When you see Ninja Turtles novelty tees at K-Mart, the trend has probably crossed over into lame. When you hear a band in a diamond commercial, they’re probably not super-hip anymore. Move onto the next thing when it’s reached it’s pop culture apex. No shame.

Frequent trendy coffee shops to meet bohemian sorts in your area. Carry a hip book with you and dress in your coolest clothes. Hit up art openings, concerts, and poetry readings. You’ll attract the other cool sorts. At your school, see if there’s an art, guitar, or foreign language club you could join to hang out with other cool and worldly people. It’s a good way to make cool friends. If your school doesn’t have a music appreciation society, start one.

Maybe you could carry a cane with a rattlesnake on the handle for no reason. Maybe you develop a love of exotic butterflies, and decorate your room with your collection of specimens. The line between weirdo eccentricities and “cool” is sometimes blurry. Have fun with it and do something you really enjoy that’s odd, unique, and cool. Try thinking of calling cards, cool quirks that’ll make you different and cool. Even things as simple as ordering bloody mary at night, or deciding to never see Forrest Gump might qualify as “cool. " Be the never-seen-a-single-episode-of-Seinfeld guy? Why not?

Jeans and shirts should not be ironed, but not super-wrinkly or dirty. Holes in your jeans are cool, and so are paint-splattered boots and sneakers, as if you just came straight form the studio. Necklaces, bracelets, and piercings are usually cool, if they make you feel good. Use your judgment. Shark teeth necklaces look cool on Johnny Depp, but might make you look like a dork. Combined with other cool stylings, you can start to build a look for yourself. Wash your hair the night before school, rather than right before school. Going to bed with slightly-damp hair can give you rockstar body and frizz, giving it a controlled kind of wildness. You can always comb it out if it looks too crazy. Cool make-up is usually minimalist. Go for a light natural look, highlighting your features and your own natural coloring.

Smart-cool people are always plugged in, have always seen that meme three days before it showed up on your newsfeed, and always have opinions about the newer, the more efficient, and the most innovative dispatches from the tech world. The newest Facebook privacy updates? Smart-cool people read about that three days ago, thank you very much. Always try to update your hardware as soon as possible. The newest start-up apps, devices, games, and trends are usually cooler than slightly dated varieties. The new iPhone is cooler than the old iPhone. Why are you reading a paperback? Get an e-reader, already. You want to be the guy with the newest roll-out, drawing envious stares on the train during your commute.

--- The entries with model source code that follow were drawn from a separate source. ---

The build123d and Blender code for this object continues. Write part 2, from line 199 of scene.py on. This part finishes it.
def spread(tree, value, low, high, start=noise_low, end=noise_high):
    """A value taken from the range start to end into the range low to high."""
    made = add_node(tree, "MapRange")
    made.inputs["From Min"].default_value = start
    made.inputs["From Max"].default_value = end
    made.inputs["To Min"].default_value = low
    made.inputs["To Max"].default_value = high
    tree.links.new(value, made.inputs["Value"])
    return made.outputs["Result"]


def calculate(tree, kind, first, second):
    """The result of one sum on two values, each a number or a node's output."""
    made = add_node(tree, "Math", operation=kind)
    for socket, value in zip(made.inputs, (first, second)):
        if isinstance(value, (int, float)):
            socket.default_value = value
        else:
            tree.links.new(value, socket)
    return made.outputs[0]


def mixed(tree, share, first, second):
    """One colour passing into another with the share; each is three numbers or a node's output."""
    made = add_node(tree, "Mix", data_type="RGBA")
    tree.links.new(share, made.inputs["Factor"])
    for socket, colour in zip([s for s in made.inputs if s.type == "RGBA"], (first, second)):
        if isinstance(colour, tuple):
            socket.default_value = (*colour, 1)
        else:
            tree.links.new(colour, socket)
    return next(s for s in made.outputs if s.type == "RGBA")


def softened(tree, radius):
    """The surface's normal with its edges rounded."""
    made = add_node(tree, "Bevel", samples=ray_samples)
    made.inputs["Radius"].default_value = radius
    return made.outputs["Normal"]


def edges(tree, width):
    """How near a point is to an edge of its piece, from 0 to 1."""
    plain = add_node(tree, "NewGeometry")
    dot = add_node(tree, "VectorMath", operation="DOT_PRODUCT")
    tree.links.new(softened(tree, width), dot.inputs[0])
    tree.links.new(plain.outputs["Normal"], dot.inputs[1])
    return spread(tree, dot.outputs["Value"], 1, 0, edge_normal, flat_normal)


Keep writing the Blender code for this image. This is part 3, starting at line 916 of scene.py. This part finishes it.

You don’t necessarily have to be super-plugged-in to stay on top of innovative consumer trends. Even within your own neighborhood, you can seek out new restaurants, always going somewhere else, finding the next best thing. Be restless and keep moving.

Online friends are real friends. Forge relationships and friendships with people online, who’ll get your particular brand of humor, your interests, and your personality. If you spend a considerable amount of time in your own head, online communities can be very welcoming. It might feel like home.

Develop a thirst for knowledge of all sorts, not just what you’re interested in or consider your speciality. If you want to be a hacker, be the hacker who can quote Macbeth at length. If you want to be a novelist, learn how to do things with your hands, in addition to all that brain-work. You know there’s nothing cool about blowing off your homework, even when the supposedly “cool” kids at your school seem to blow it off all the time. Find confidence in the knowledge that you’ll be in college, surrounded by awesome, intelligent, and beautiful people, while these fake cool kids go nowhere.

Novelty t-shirts are the calling card of the smart-cool. Shop online for funny shirts with inside jokes you and your friends will get, that will leave the lame jocks scratching their heads. Found a Monty Python tee you dig? Cool.